The Hindu believed that the sins
of a lifetime might be removed by a plunge into the Ganges, a process known to
the superstitious Roman, whom Juvenal satirized for washing away his sins by
dipping his head three times in the waters of the Tiber.
Legendary lore has it that people
bathed in sacred rivers for the purpose of changing their sex, and young women,
to avoid the attentions of an amorous god, threw themselves into a river, when
they were immediately metamorphosed into nymphs or naiads.
Thales taught that water was the
first principle of all things, that it had the greatest share in the production
of bodies, that it made nature fruitful and prevented the earth from becoming a
sterile mass. The oceans, seas and rivers thus became objects of religious
worship.
In the religion of Isis, the rite
of initiation included baptism, with godfathers or sponsors. After the ceremony
the initiated were regarded as regenerated.
In Mithraism, also, baptism by
immersion was one of the ceremonies attendant upon initiation. After initiation
repeated ablutions, to which frequent flagellations were added, became
necessary before the votary dare approach the altar. The initiates believed
themselves purified of their guilt by these ritual ablutions, and baptism
lightened the conscience of the weight of their heavy responsibility.
In the Phoenician religion
baptism was regarded as the similitude of drowning, the baptized person rising
out of the waters to a new life.
Baptism was practised by the
Manichaeans and Mandaeans, and total immersion was also practised by the Greek
Church. Initiates into Druidism had to pass through the waters as one of the
initiatory rites.
In Brahmanism, one of the many
ceremonies which the candidate for initiation had to undergo was plunging into
the waters to represent the fish-god who descended to the bottom of the ocean
to recover the stolen Vedas.
Part of the ceremonial attached
to initiation into the Grecian mysteries consisted in placing the candidate in
a well for a specified period as the medium of regeneration. Even after this, the candidate, whether male
or female, was carefully purified in the pellucid waters of a running stream.

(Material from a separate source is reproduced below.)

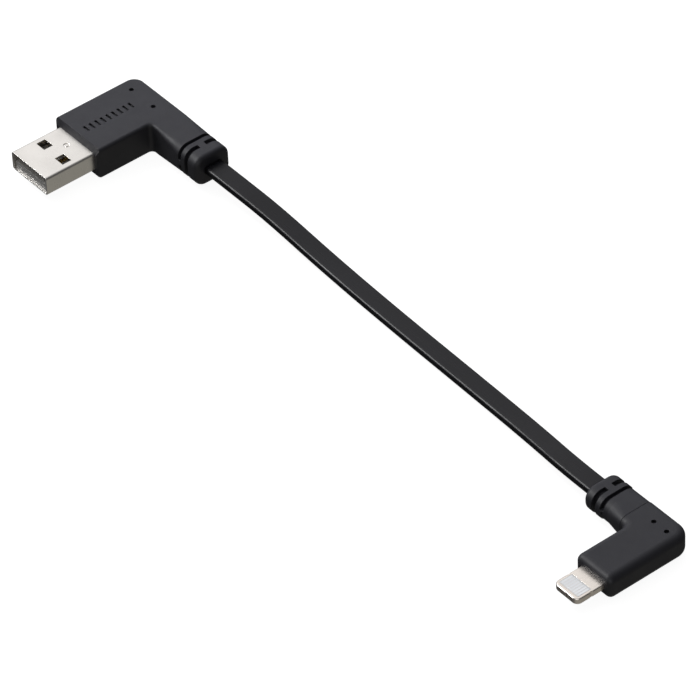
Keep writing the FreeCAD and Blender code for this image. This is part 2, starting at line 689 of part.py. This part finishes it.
def make_board():
    """The circuit board with its chips, and the two shield cans around it."""
    level = "Dims.tab_axis_z"
    low, high = level + " - Dims.board_thick / 2", level + " + Dims.board_thick / 2"
    neck = box("board_neck", ("-Dims.board_neck", "Dims.pad_front", low),
               ("Dims.board_neck", "Dims.board_shoulder", high))
    wide = box("board_wide", ("-Dims.board_half_wide", "Dims.board_shoulder", low),
               ("Dims.board_half_wide", "Dims.board_end", high))
    keep(join("board", [neck, wide]), "phone_circuit_board", PHONE)
    chips = [("phone_control_chip", "chip", high, high + " + Dims.chip_tall"),
             ("phone_power_chip", "power", low + " - Dims.chip_tall", low)]
    for label, key, z0, z1 in chips:
        sides = ["Dims.%s_%s %s Dims.%s_%s / 2" % (key, axis, sign, key, size)
                 for sign in "-+" for axis, size in (("x", "wide"), ("y", "deep"))]
        keep(box(label + "_block", (sides[0], sides[1], z0), (sides[2], sides[3], z1), PHONE), label)
    blocks = []
    for index in range(3):
        x = "(%d) * Dims.capacitor_pitch" % (index - 1)
        near = (x + " - Dims.capacitor_wide / 2", "Dims.capacitor_y", high)
        away = (x + " + Dims.capacitor_wide / 2", "Dims.capacitor_y + Dims.capacitor_deep",
                high + " + Dims.capacitor_tall")
        blocks.append(box("capacitor_%d" % index, near, away))
    group = DOC.addObject("Part::Compound", "capacitor_group")
    group.Links = blocks
    keep(group, "phone_capacitors", PHONE)
    half, rise, sheet = "Dims.can_half_wide", "Dims.can_rise", "Dims.can_sheet"
    roof, base = high + " + " + rise, low + " - " + rise
    for label, z0, z1, i0, i1 in (("phone_shield_top", high, roof, high + " - 1", roof + " - " + sheet),
                                  ("phone_shield_bottom", base, low, base + " + " + sheet, low + " + 1")):
        outer = box(label + "_outer", ("-" + half, "Dims.can_start", z0), (half, "Dims.can_end", z1))
        inner = box(label + "_inner", ("-%s + %s" % (half, sheet), "Dims.can_start - 1", i0),
                    ("%s - %s" % (half, sheet), "Dims.can_end + 1", i1))
        keep(cut(label + "_cut", outer, [inner]), label, PHONE)


def make_phone_inside():
    """The inner mould, the leads and the held end of the jacket in the phone plug."""
    low, high = "Dims.phone_mould_low", "Dims.phone_mould_low + Dims.phone_mould_tall"
    block = box("phone_mould_block", ("-Dims.can_half_wide", "Dims.can_end", low),
                ("Dims.can_half_wide", "Dims.phone_mould_end", high))
    arm = box("phone_mould_arm", ("-Dims.phone_mould_arm", "Dims.phone_mould_front", low),
              ("-Dims.can_half_wide", "Dims.phone_mould_end", high))
    mould = join("phone_mould_solid", [block, arm])
    tail = box("phone_board_tail", ("-Dims.board_half_wide", "Dims.board_shoulder",
                                    "Dims.tab_axis_z - Dims.board_thick / 2"),
               ("Dims.board_half_wide", "Dims.board_end", "Dims.tab_axis_z + Dims.board_thick / 2"))
    level = number("Dims.tab_axis_z")
    jacket_start, jacket_stop = -number("Dims.phone_arm_end"), -number("Dims.phone_mould_arm")
    middle_y = number("Dims.phone_cord_y")
    bend = number("Dims.phone_lead_bend")
    leads = []
    for index, colour in enumerate(CORES):
        x = (index - 1.5) * number("Dims.lead_land_pitch")
        y = middle_y + core_offset(index)
        start = (jacket_start, y, level)
        route = [start, (x, y, level), (x, number("Dims.board_end"), level)]
        path, _ = path_object("phone_lead_path_" + colour, route, lambda shorter, half_turn: bend)
        section = round_section("phone_lead_section_" + colour, start, FACING_X)
        leads.append(sweep("phone_wire_" + colour, section, path))
    jacket = DOC.addObject("Part::Extrusion", "phone_jacket_solid")
    jacket.Base = jacket_section("phone_jacket_outline", jacket_start, middle_y, level)
    jacket.DirMode = "Custom"
    jacket.Dir = AXIS_X
    jacket.setExpression("LengthFwd", "Dims.phone_arm_end - Dims.phone_mould_arm")
    jacket.Solid = True
    keep(cut("phone_mould_cut", mould, [tail] + leads), "phone_inner_mould", PHONE)
    keep(cut("phone_jacket_cut", jacket, leads), "phone_jacket_end", PHONE)
    for colour, lead in zip(CORES, leads):
        copy = DOC.addObject("Part::Compound", "phone_lead_copy_" + colour)
        copy.Links = [lead]
        keep(copy, "phone_lead_" + colour, PHONE)
    return [mould, jacket]


def make_phone_bodies(inner):
    """The phone plug's block with a stub at its side, and the strain relief that meets the stub."""
    half, stub = "Dims.phone_half_wide", "Dims.phone_arm_stub"
    front, rear = "Dims.tab_show", "Dims.phone_deep"
    arm_front, tall, step = "Dims.phone_arm_front", "Dims.phone_tall", "Dims.phone_step"
    block = DOC.addObject("PartDesign::Body", "phone_grip")
    plan = body_sketch(block, "phone_plan", "XY_Plane")
    outline(plan, [("-" + half, front), (half, front), (half, rear), ("-" + stub, rear),
                   ("-" + stub, arm_front), ("-" + half, arm_front)])
    last = pad(block, "phone_block", plan, tall)
    wide = number(half)
    corners = [("phone_front_left", -wide, number(front), "Dims.phone_front_corner"),
               ("phone_front_right", wide, number(front), "Dims.phone_front_corner"),
               ("phone_rear", wide, number(rear), "Dims.phone_rear_corner"),
               ("phone_inside", -wide, number(arm_front), "Dims.phone_inner_corner")]
    for name, x, y, size in corners:
        last = soften(block, name, last, upright_at(x, y), size)
    rims = level_edges((0, number(tall)), -number(stub))
    last = soften(block, "phone_edges", last, rims, "Dims.phone_edge")
    block.Tip = last
    arm = DOC.addObject("PartDesign::Body", "phone_arm")
    low, high = step, tall + " - " + step
    oval = ("Dims.phone_oval_front", "Dims.phone_oval_rear")
    start = "(" + stub + " + Dims.phone_seam_wide)"
    sections = []
    for name, where, bounds in (
            ("phone_arm_start", start, (arm_front + " + " + step, rear + " - " + step, low, high,
                                        "Dims.phone_edge")),
            ("phone_arm_oval", "Dims.phone_arm_blend", (*oval, low, high, "Dims.phone_arm_round"))):
        sketch = body_sketch(arm, name, "YZ_Plane", "-" + where)
        rounded(sketch, *bounds)
        sections.append(sketch)
    blend = arm.newObject("PartDesign::AdditiveLoft", "phone_arm_loft")
    blend.Profile = sections[0]
    blend.Sections = [sections[1]]
    deep = "Dims.phone_seam_deep"
    neck = body_sketch(arm, "phone_neck_outline", "YZ_Plane", "-" + stub)
    rounded(neck, "%s + %s" % (arm_front, deep), "%s - %s" % (rear, deep), deep,
            "%s - %s" % (tall, deep), "Dims.phone_edge - " + deep)
    pad(arm, "phone_neck", neck, "Dims.phone_seam_wide", backward=True)
    sleeve = body_sketch(arm, "phone_sleeve_outline", "YZ_Plane", "-Dims.phone_arm_blend")
    rounded(sleeve, *oval, low, high, "Dims.phone_arm_round")
    pad(arm, "phone_sleeve", sleeve, "Dims.phone_groove_one - Dims.phone_arm_blend", backward=True)
    grow = "Dims.phone_collar_grow"
    collar = body_sketch(arm, "phone_collar_outline", "YZ_Plane", "-Dims.phone_groove_one")
    rounded(collar, "%s - %s" % (oval[0], grow), "%s + %s" % (oval[1], grow), low, high,
            "Dims.phone_arm_round")
    last = pad(arm, "phone_collar", collar, "Dims.phone_arm_end - Dims.phone_groove_one", backward=True)
    end = -number("Dims.phone_arm_end")
    last = soften(arm, "phone_end", last, lambda edge: abs(edge.BoundBox.XMax - end) < 1e-6,
                  "Dims.phone_end_round")
    arm.Tip = last
    grooves = [arm_ring("phone_ring_one", "-Dims.phone_groove_one", "groove_wide", low, high, *oval,
                        "sides", "phone_arm_round"),
               arm_ring("phone_ring_two", "-Dims.phone_groove_two", "slot_wide", low, high, *oval,
                        "top", "phone_arm_round")]
    pins = [cylinder("phone_pin_%d" % index, x, "Dims.phone_pin_back", tall + " - Dims.pin_deep",
                     "Dims.pin_round", "2")
            for index, x in enumerate(("-Dims.phone_pin_side_one", "Dims.phone_pin_side_two"), 1)]
    level = "Dims.tab_axis_z"
    can = "Dims.can_half_wide"
    reach = "Dims.board_thick / 2 + Dims.can_rise"
    thick = "Dims.tab_thick / 2"
    tab_space = box("phone_tab_space", ("-Dims.tab_half_wide", front + " - 1", level + " - " + thick),
                    ("Dims.tab_half_wide", "Dims.tab_end", level + " + " + thick))
    can_space = box("phone_can_space", ("-" + can, "Dims.can_start", "%s - (%s)" % (level, reach)),
                    (can, "Dims.can_end", "%s + %s" % (level, reach)))
    keep(cut("phone_block_cut", block, [tab_space, can_space] + inner + pins), "phone_overmould", PHONE)
    keep(cut("phone_arm_cut", arm, inner + grooves), "phone_strain_relief", PHONE)


def make_cord():
    """The flat cord along its route: a jacket with four channels, and a core in each."""
    bends = []

    def wide_bend(shorter, half_turn):
        return 0.45 * shorter / math.tan(half_turn)

    def route_path(name, offset):
        points = [(x, y + offset, z) for x, y, z in CORD_ROUTE]
        return path_object(name, points, wide_bend)

    middle, bends = route_path("cord_path", 0.0)
    tube = sweep("cord_tube", jacket_section("cord_outline", *CORD_ROUTE[0]), middle)
    cores = []
    for index, colour in enumerate(CORES):
        path, _ = route_path("cord_path_" + colour, core_offset(index))
        start = FreeCAD.Vector(*CORD_ROUTE[0]) + FreeCAD.Vector(0, core_offset(index), 0)
        core = sweep("cord_wire_" + colour, round_section("cord_section_" + colour, start, FACING_X), path)
        cores.append(keep(core, "cord_core_" + colour))
    jacket = keep(cut("cord_cut", tube, cores), "cord_jacket")
    DOC.recompute()
    print("cord bend radii in mm:", [round(bend, 1) for bend in bends])
    length = middle.Shape.Length
    area = Part.Face(Part.Wire(DOC.getObject("cord_outline").Shape.Edges)).Area
    print("cord length %.2f mm, tube %.2f mm3, section times length %.2f mm3"
          % (length, tube.Shape.Volume, area * length))
    copper = sum(core.Shape.Volume for core in cores)
    print("jacket %.2f mm3, four cores %.2f mm3" % (jacket.Shape.Volume, copper))


def check_and_write():
    """Stop on any object that failed, then write each sub-part to its own file."""
    DOC.recompute()
    for item in DOC.Objects:
        bad = [state for state in item.State if state in ("Invalid", "Error")]
        if bad:
            raise RuntimeError("%s is %s" % (item.Name, ", ".join(bad)))
    for item in NODES:
        shape = item.Shape
        if shape.isNull() or not shape.isValid() or not shape.Solids:
            raise RuntimeError("%s has no valid solid" % item.Label)
    os.makedirs("parts", exist_ok=True)
    for item in NODES:
        item.Shape.exportStep("parts/%s.step" % item.Label)
    print("%d sub-parts written" % len(NODES))


make_shell()
make_tongue_and_contacts()
make_usb_overmould(make_usb_inside())
make_tab()
make_board()
make_phone_bodies(make_phone_inside())
make_cord()
check_and_write()
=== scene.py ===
import math

import bmesh
import bpy
from mathutils import Matrix, Vector


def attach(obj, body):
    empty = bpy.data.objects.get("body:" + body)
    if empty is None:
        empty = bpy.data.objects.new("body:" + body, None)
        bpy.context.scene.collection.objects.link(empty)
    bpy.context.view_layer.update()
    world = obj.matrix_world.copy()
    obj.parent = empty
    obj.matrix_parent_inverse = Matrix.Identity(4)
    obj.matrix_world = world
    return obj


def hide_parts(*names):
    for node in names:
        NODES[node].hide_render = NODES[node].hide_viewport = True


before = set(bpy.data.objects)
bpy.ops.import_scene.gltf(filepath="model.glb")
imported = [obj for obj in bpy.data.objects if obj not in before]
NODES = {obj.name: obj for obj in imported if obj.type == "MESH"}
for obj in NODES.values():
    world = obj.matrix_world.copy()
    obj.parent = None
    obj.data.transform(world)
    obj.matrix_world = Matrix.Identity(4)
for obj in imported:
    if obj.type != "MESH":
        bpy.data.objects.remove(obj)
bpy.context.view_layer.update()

MM = 0.001
COLOURS = ["red", "white", "green", "black"]

# ---------------------------------------------------------------- camera
EYE = Vector((634.70, -479.25, 702.48)) * MM
AZIMUTH, ELEVATION, ROLL = 52.861, 41.473, -2.812
FOCAL_IN_FRAME_WIDTHS = 5334.237 / 700


def make_camera():
    """The photograph's view, from the front right and above."""
    turn, lift, roll = (math.radians(angle) for angle in (AZIMUTH, ELEVATION, ROLL))
    level = math.cos(lift)
    back = Vector((math.sin(turn) * level, -math.cos(turn) * level, math.sin(lift)))
    right = Vector((math.cos(turn), math.sin(turn), 0))
    up = back.cross(right)
    level_right = math.cos(roll) * right + math.sin(roll) * up
    level_up = -math.sin(roll) * right + math.cos(roll) * up
    data = bpy.data.cameras.new("camera")
    data.sensor_width = 36
    data.lens = 36 * FOCAL_IN_FRAME_WIDTHS
    data.clip_start = 0.05
    data.clip_end = 20
    camera = bpy.data.objects.new("camera", data)
    bpy.context.scene.collection.objects.link(camera)
    turned = Matrix((level_right, level_up, back)).transposed().to_4x4()
    camera.matrix_world = Matrix.Translation(EYE) @ turned
    bpy.context.scene.camera = camera


make_camera()

# ---------------------------------------------------------------- cord
# The route's points, in millimetres, the same ones as in the part's source.
CORD_ROUTE = [
    (-58.35, 12.7, 3.8),
    (-51.0, 12.7, 3.8),
    (-39.0, 13.3, 2.8),
    (-21.0, 13.1, 1.2),
    (1.5, 12.3, 1.05),
    (28.0, 11.7, 1.05),
    (45.5, 10.9, 1.5),
    (59.0, 9.25, 2.9),
    (66.95, 9.25, 2.9),
]
CORD_WIDE = 4.6 * MM
CORD_THICK = 2.1 * MM
CORD_CORNER = 0.75 * MM
CORD_CROWN = 0.06 * MM
CORE_ROUND = 0.43 * MM
CORE_PITCH = 1.0 * MM
CORNER_STEPS = 7
FACE_STEPS = 10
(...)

There was a primitive belief that
no spirit or evil could cross running water, and it is a Moslem custom, to the
present day, always to wash in running water.
In the mysteries of Bacchus the
place of initiation was always a range of caverns, through various parts of
which streams of water ran into which the candidate was plunged for the purpose
of purification.
In the Gothic mysteries the
candidate was ordered to plunge into a sluggish stream and cross to the
opposite bank — the stream being called the water of purification.
Among the orthodox Jews, down to
the present day, baptism is as obligatory upon a proselyte as circumcision.
The custom in former days was for
the three teachers who had instructed the neophyte in the Law to become his
sponsors and conduct him to a pool, where he stood up to his neck in water
while the Commandments were recited to him. He then gave his promise to keep
these. A blessing was pronounced, at the conclusion of which he plunged beneath
the water, taking care to be entirely submerged.
In the Story of Adam and Eve it
is stated that Adam stood up to his neck in the Jordan for forty days and Eve
in the Tigris for thirty-seven days.
According to Pirke Rabbi El, Adam
stood for forty-nine days up to his neck in the river Gihon.
Baptism was the public form of
admission into the brotherhood of the Essenes, an open acknowledgment that the
initiate renounced his old ideas and beliefs, was willing to forsake sinfulness
and enter upon the obligations attached to his new life. This was called by the
Essenes “the new birth." The Essenes also practised a daily baptism every
morning, in order that they might pronounce the name of God with perfect
purity.
Baptism by total immersion is one
of the ceremonies of admission into the faith of the Mormons, or Latter-Day
Saints. Amongst modem orthodox Jews also total immersion as a sign of cleansing
from impurity is practised at stated periods by the Jewish women.
In Egypt the Copts used to
observe the eve of the Epiphany as a great river festival, plunging into the
Nile as a memorial of the baptism of Christ, believing that on that night it
could prevent and cure all illnesses.